Bonum Certa Men Certa

Another Massive Step Towards Elimination of Software Patents as Even CAFC Rules Against Them

CAFC may finally be seen as regaining some sanity

Daniel Mortimer Friedman



Summary: After SCOTUS gets involved in the Ultramercial case, the CAFC finally decides to actually serve justice rather than dogma

The Court of Appeals for the Federal Circuit (CAFC) has been by far the most zealously pro-software patents court, perhaps in the entire world. It's where software patents originally came from.



Dennis Crouch, who is himself somewhat of a patents booster, sees the significance of a new ruling from CAFC. See his article titled "Federal Circuit: Novelty in Implementation of an Abstract Idea Insufficient to Overcome Alice". This actually relates to a ruling from SCOTUS then ('Alice' to be specific), overriding a previous ruling from CAFC.

This is potentially a to-be-widely-cited decision that can be huge for software patents (or against them rather). There is lots of coverage in the press about it [1, 2, 3]. Here is one introduction to the case:

In tech, patent trolls do not settle for small victories; they tend to go big, claiming that their one vague patent gives them the rights over gigantic swaths of the digital world. One troll insists that it owns the patent that covers all podcasting. Another claims it can lord over the maker of any app that asks users to submit data. And a particularly bold troll has spent years claiming it owns the rights to the very concept of playing advertisements before a free online videos—and it has tried shaking down YouTube and Hulu for royalty payments.


As the EFF put it:

On September 9, 2009, a patent troll called Ultramercial sued a bunch of Internet companies alleging infringement of U.S. Patent 7,346,545. This patent claims a method for allowing Internet users to view copyrighted material free of charge in exchange for watching certain advertisements. Yes, you read that correctly. Ultramercial believed that it owned the idea of showing an ad before content on the Internet.
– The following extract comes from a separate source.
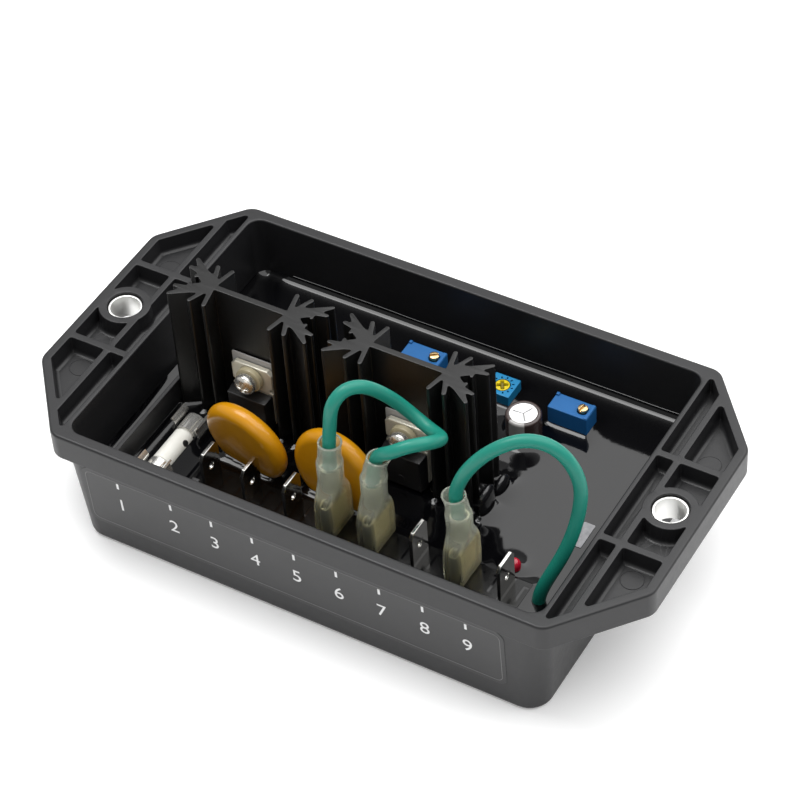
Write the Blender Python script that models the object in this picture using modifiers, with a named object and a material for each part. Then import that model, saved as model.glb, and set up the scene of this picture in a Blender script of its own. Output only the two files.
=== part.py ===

TechDirt did the best kind of coverage by being bluntly honest. "It looks like the Ultramercial saga may finally be ending," it said. "As we've been covering for many years, Ultramercial held a patent (7,346,545) on watching an ad to get access to content, and it sued lots of companies. While a lower court rejected the patent, CAFC (the appeals court for the Federal Circuit, which handles all patent cases) overturned that ruling. The key issue: is something patentable if you take a common idea and just add "on the internet." CAFC said yes. The Supreme Court asked CAFC to try again following its own ruling in the Mayo case (which said you couldn't patent medical diagnostics). But CAFC still found the patent to be valid. Finally, earlier this year, following the Alice ruling, the Supreme Court gave CAFC a third try to get it right."

It's actually SCOTUS which deserves some credit here. The Ultramercial-friendly CAFC has ultimately wasted so much money of innocent people and businesses, showing the great harm of software patents. It's only when Ultramercial faced the wrath of SCOTUS that the CAFC had to rule based on actual law, which to CAFC would be the exception (it is a very corrupt court in general, with plenty to show for it).